• Written instruction: For the data below, report only the number of lines containing the string "nodes".

• Dataset section:
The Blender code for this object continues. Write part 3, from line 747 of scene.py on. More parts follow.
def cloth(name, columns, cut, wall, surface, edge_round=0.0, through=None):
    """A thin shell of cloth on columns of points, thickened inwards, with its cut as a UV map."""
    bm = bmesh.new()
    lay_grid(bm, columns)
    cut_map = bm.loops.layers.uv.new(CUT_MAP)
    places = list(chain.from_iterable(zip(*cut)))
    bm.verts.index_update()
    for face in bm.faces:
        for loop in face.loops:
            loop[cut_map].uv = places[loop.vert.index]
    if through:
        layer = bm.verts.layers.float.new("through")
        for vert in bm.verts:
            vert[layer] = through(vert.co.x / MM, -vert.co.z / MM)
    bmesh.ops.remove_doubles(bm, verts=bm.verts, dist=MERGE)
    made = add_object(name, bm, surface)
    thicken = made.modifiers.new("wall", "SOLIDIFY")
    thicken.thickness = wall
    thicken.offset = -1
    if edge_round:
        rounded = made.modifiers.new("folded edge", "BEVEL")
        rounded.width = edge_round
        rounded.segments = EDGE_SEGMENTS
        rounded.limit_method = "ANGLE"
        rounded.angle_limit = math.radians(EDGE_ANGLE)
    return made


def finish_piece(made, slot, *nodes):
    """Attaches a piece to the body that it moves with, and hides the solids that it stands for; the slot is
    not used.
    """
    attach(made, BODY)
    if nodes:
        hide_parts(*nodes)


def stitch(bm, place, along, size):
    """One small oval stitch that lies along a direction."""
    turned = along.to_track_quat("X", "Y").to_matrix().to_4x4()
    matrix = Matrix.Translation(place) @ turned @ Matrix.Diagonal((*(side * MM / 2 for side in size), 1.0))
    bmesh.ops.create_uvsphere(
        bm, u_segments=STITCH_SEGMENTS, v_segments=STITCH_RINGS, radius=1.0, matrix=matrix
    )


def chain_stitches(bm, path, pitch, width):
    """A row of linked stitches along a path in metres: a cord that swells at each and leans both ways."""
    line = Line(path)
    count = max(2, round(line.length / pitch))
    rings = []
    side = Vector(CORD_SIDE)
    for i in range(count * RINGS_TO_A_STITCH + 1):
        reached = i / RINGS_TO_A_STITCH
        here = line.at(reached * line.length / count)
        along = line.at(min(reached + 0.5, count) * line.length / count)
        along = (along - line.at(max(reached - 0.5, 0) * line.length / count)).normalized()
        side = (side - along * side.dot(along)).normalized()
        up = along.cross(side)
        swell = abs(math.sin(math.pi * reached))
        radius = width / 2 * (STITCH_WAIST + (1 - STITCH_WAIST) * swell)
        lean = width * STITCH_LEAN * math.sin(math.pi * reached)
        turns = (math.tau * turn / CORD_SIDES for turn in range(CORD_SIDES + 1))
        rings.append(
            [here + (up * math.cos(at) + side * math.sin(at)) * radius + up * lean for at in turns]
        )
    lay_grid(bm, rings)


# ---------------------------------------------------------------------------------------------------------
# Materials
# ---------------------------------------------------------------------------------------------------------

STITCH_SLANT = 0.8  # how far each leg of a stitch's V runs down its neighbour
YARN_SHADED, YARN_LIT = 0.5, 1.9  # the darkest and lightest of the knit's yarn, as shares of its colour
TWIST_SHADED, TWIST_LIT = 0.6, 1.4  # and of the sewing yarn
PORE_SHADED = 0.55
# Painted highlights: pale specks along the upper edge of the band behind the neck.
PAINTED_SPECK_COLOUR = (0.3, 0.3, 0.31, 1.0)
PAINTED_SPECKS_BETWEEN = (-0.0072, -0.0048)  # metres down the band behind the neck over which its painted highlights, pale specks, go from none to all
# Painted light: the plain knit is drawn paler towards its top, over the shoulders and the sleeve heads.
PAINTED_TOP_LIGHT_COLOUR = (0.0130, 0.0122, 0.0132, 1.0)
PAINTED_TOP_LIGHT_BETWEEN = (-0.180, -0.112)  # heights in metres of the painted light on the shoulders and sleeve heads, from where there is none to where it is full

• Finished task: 3